なにをもって「リアル」とするか。細かな情景描写?真に迫ったプロット?それともシンプルに、ノンフィクションとか?
妄想が趣味のわりにはやたらそこを気にする癖がある。ホラー作品を書く上でのリアルってどこかで足枷にもなるし、そもそも万人受けするリアルなんてないと思っているから、余計に悩む。
それはなにも、勝手に境界線を引こうとして、どこまでがアリでどこからが「SFじゃねえか」になるのかを迷っているわけじゃない。思いついた映像をそのまま物語にする。誰かに先を越されないうちに自分の物語に仕上げる。いつだってそれが根底にあるもんだがから、思いついたら全部書く。
迷っているのは要するに、「配合するタイミング」、だったりする。
身も蓋もない言い方をすれば文乃シリーズはフィクションである。

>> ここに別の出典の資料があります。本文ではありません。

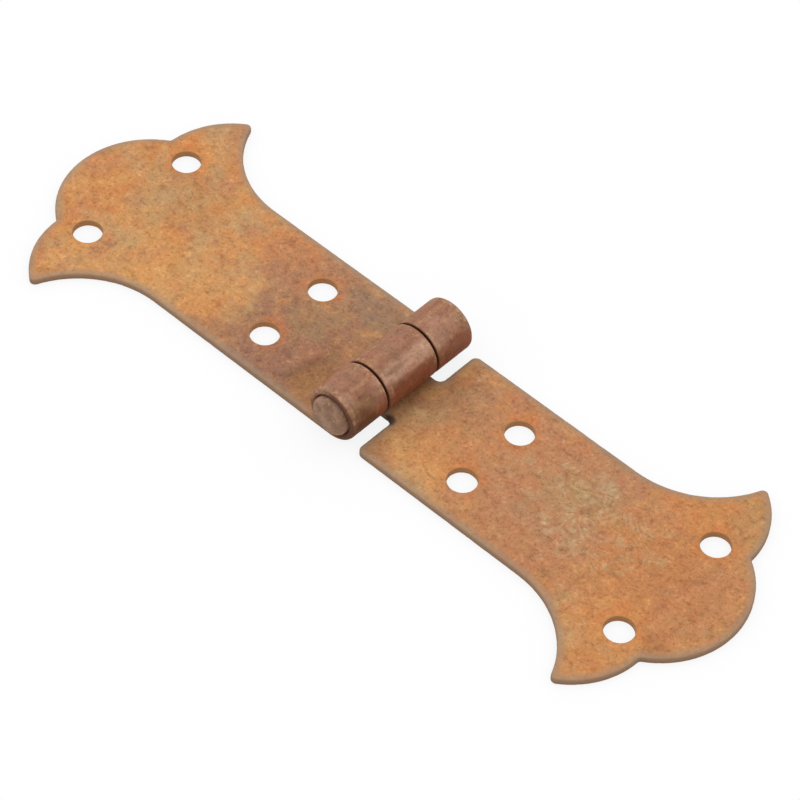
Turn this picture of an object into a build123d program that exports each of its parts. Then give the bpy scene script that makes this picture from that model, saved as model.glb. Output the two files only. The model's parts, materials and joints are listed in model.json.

だけど僕の思う「リアル」の基準は、「僕の記憶から出て来たもの」に他ならない。あくまでも僕個人の見解だけれど、どれだけ微に入り細に入り言葉を連ねて登場人物たちの状況を立体化させようと、読み手にとってそれが「リアル」として伝わるかどうかは分からない。リアルだなあ、と思ってもらえるか分からない。万人受けするリアルなんてないと思っているのは、ひねくれているかもしれないが、それが理由。
ただし、僕の記憶にある思い出の風景を物語に落とし込むことが出来れば、少なくとも僕にとってはとてもリアルだ。
たとえば『文乃』で新開と辺見先輩がバスの車内、あえて離れた席に座る場面。たとえば存在しない『しもつげむら』の風景。たとえば『かなしみの子』に出て来る内藤さんご夫婦の新居の立地。物語の本筋とはそんなに関係がないようでいて、だけど実際僕の記憶にある風景を描くことで世界に奥行きが出るんじゃないか、と信じている。
ほとんどゼロから物語を作って行く中で、しかもホラーなんて突拍子もない出来事を書いてなんぼの世界で、「リアル」を追求するならおそらく100人中99人が恐怖演出や心理描写でリアルを追求し、勝負すると思う。
僕は違う(違うことが正しいことだとは言ってない)。
この世界のどこかに文乃も新開もいるんじゃないか、いてほしいな、と思って欲しい。彼らの住む世界に奥行きをもたせ、実はこれって僕たちの世界と繋がっているんじゃないか、そんな風に妄想を膨らませてほしいと思っているのだ。
…わりと本気で。
だけどもそう願うからにはやはり、創作物の中にも僕なりの真実を丹念に織り込んでいくべきじゃないかーなんて、日々思うわけです。